Rep. Barney Frank, the chairman of the U.S. House of Representatives Financial Services Committee, hopes to craft a compromise bill with lawmakers who want to open Federal Reserve monetary policy decisions to audits, a spokesman for Frank said on Saturday.
A bill sponsored by Texas Republican Rep. Ron Paul that would allow the Government Accountability Office, a federal watchdog agency, to audit Fed interest-rate decisions has won the co-sponsorship of more than half of the House.
Fed Chairman Ben Bernanke has warned the bill would compromise the U.S. central bank's policy-making independence and could undermine financial markets and the economy.
The Financial Times reported on Saturday that Frank hoped to bring forward compromise legislation that would safeguard the Fed's independence, while enhancing transparency and creating checks and balances for the central bank's use of emergency lending powers.
Steven Adamske, a spokesman for Frank, told Reuters the congressman would work with Paul on a compromise bill. He said compromise language had not yet been written and provided no further details. A spokesman for Paul could not be reached.
The Financial Times said Frank told constituents at a recent town hall meeting that the House would probably approve legislation in October. I want to restrict the powers of the Federal Reserve in a number of ways, the paper quoted Frank as saying.
It said he cited the proposed creation of a Consumer Financial Protection Agency, which would strip the Fed of its consumer protection function.
The Obama administration has proposed the creation of a consumer agency as part of a broad financial regulatory overhaul that would also put the Fed in charge of regulating large financial firms whose failure could imperil the economy.
The Financial Times said Frank was concerned about the central bank's ability to lend to a wide array of firms -- not just banks -- during unusual and exigent circumstances.
Since the financial crisis struck two years, the Fed has used this authority to prop up a number of non-bank financial firms with billions of dollars in loans, including insurer American International Group.
The Fed's actions have angered many lawmakers who are concerned the central bank has put taxpayer money at risk. Fed officials have defended their actions as necessary to prevent a deeper credit crisis and widespread damage to the economy.

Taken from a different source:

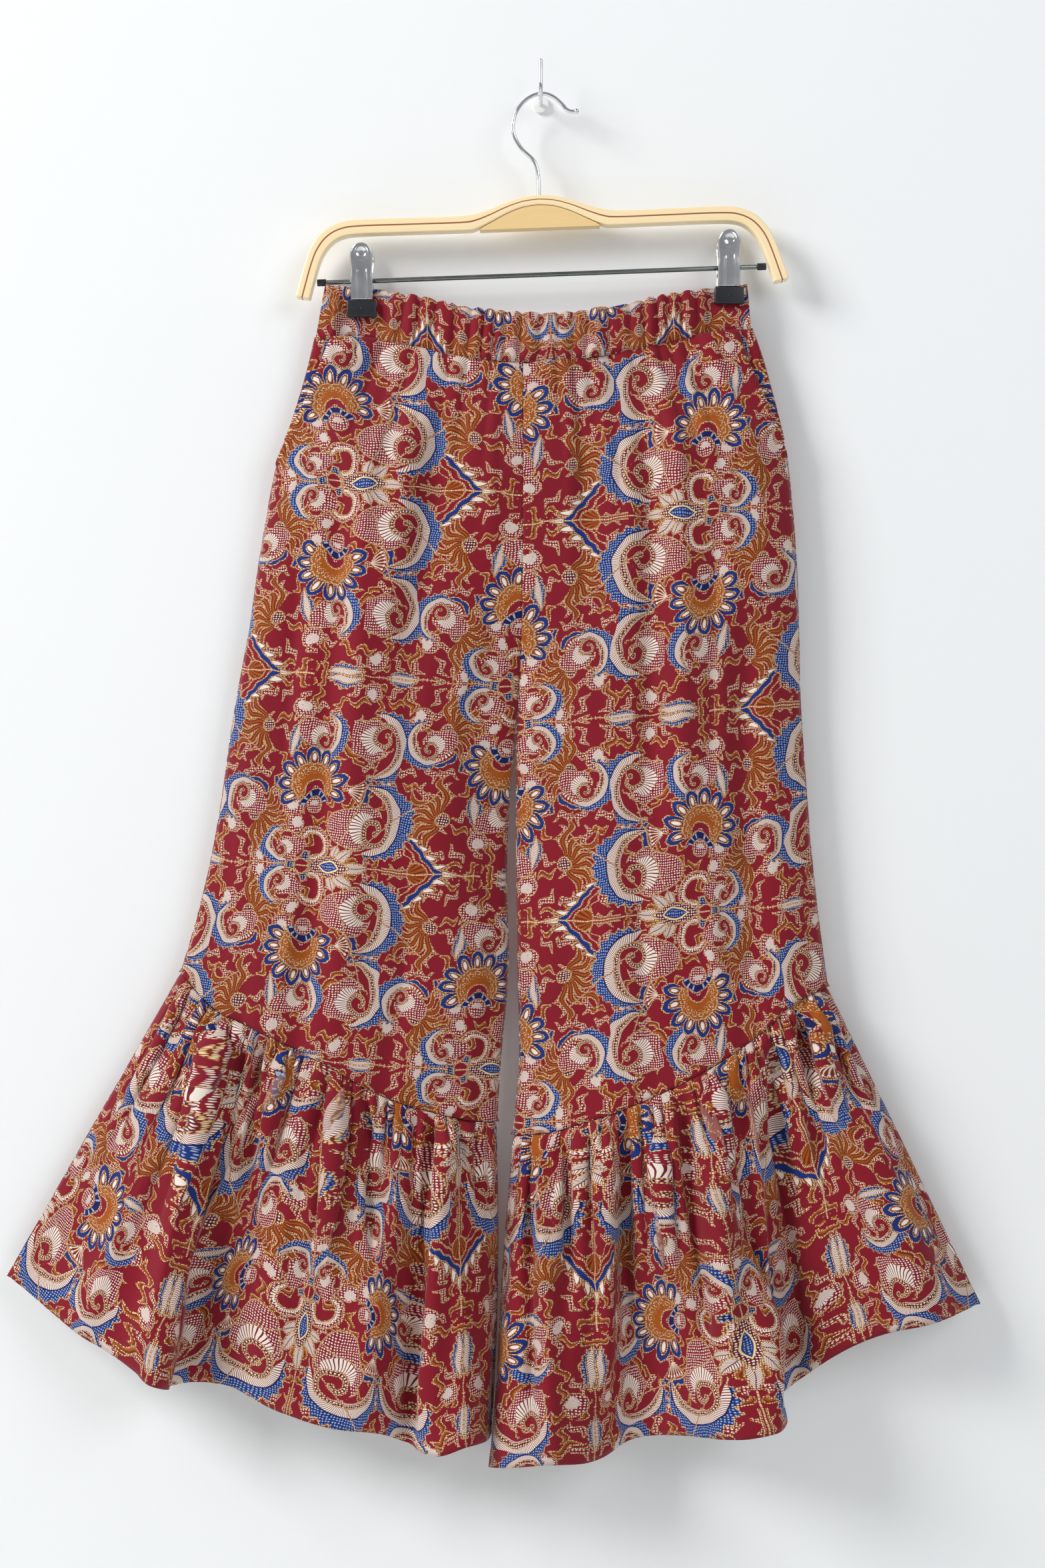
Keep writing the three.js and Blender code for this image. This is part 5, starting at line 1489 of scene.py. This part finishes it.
# Wall paint. A one-sided wall is clear from behind and lets light through from there.
def paintedWall(name, colour, oneSided):
    material, tree, shader = newMaterial(name)
    darker = tuple(c * 0.985 for c in colour[:3]) + (1.0,)
    tone = noise(tree, objectPlace(tree), 3.0, 3.0)
    grit = noise(tree, objectPlace(tree), 180.0, 3.0)
    dress(tree, shader, paint(colour, darker, tone), 0.85, grit, 0.1, 0.0006)
    setInputs(tree, shader, {"Specular IOR Level": 0.15})
    if oneSided:
        behind = tree.nodes.new("ShaderNodeNewGeometry").outputs["Backfacing"]
        shadow = tree.nodes.new("ShaderNodeLightPath").outputs["Is Shadow Ray"]
        clear = tree.nodes.new("ShaderNodeBsdfTransparent").outputs[0]
        unseen = Val(tree, behind).max(Val(tree, shadow))
        mixer = addNode(tree, "MixShader", {0: unseen, 1: shader.outputs[0], 2: clear})
        tree.links.new(mixer.outputs[0], tree.nodes["Material Output"].inputs["Surface"])
    return material


half, top, floor = stageSizes["half"], stageSizes["top"], stageSizes["floor"]
wallCorners = [(x, stageSizes["wall"], z) for z in (floor, top) for x in (-half, half)]
floorCorners = [(x, y, floor) for y in (-stageSizes["deep"], stageSizes["behind"]) for x in (-half, half)]
stageSheet("wall", wallCorners, paintedWall("wall_paint", srgb(240, 243, 245), True))
stageSheet("floor", floorCorners, paintedWall("floor_paint", srgb(232, 232, 230), False))

world = bpy.data.worlds.new("studio")
bpy.context.scene.world = world
world.use_nodes = True
world.node_tree.nodes["Background"].inputs[0].default_value = (0.955, 0.97, 0.99, 1.0)
world.node_tree.nodes["Background"].inputs[1].default_value = 0.29


def softLight(name, place, aim, size, watts, colour):
    data = bpy.data.lights.new(name, "AREA")
    data.shape = "RECTANGLE"
    data.size, data.size_y = size, size
    data.energy = watts
    data.color = colour
    obj = bpy.data.objects.new(name, data)
    bpy.context.collection.objects.link(obj)
    obj.location = place
    obj.rotation_euler = (Vector(aim) - Vector(place)).to_track_quat("-Z", "Y").to_euler()


softLight("window", (-3.1, -2.0, 1.6), (0, 0, -0.35), 1.6, 148, (1.0, 0.985, 0.965))
softLight("fill", (1.9, -2.4, 0.9), (0, 0, -0.3), 1.6, 27, (0.97, 0.98, 1.0))
softLight("behind", (-1.3, 2.5, 0.9), (0, 0, -0.5), 2.0, 40, (1.0, 0.99, 0.98))  # the wall lets it through

photoView = {"at": (-0.014, -1.835, -0.526), "tall": 1.1925, "plane": 1.8, "sensor": 36.0}
lens = bpy.data.cameras.new("photo")
lens.sensor_width = photoView["sensor"]
lens.lens = photoView["sensor"] * photoView["plane"] / photoView["tall"]
lens.clip_end = 50.0
camera = bpy.data.objects.new("photo", lens)
bpy.context.collection.objects.link(camera)
camera.location = photoView["at"]
camera.rotation_euler = (math.pi / 2, 0, 0)
bpy.context.scene.camera = camera
bpy.context.scene.view_settings.view_transform = "Standard"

Bernanke, who President Barack Obama nominated this week to serve a second four-year term at the helm of the central bank, told lawmakers in July that the Fed understands the need to be accountable to taxpayers but that monetary policy decisions needed to be shielded from political interference.
In congressional testimony on July 22, he signaled a willingness to work toward a middle ground. We are quite willing to work with Congress to try to figure out exactly where the line should be, he said.
Bernanke is widely expected to win needed Senate backing for a new term as Fed chairman, but the central bank's aggressive efforts to stem the financial crisis have stirred controversy that is likely to color his re-nomination hearing.
His current term expires on January 31, 2010.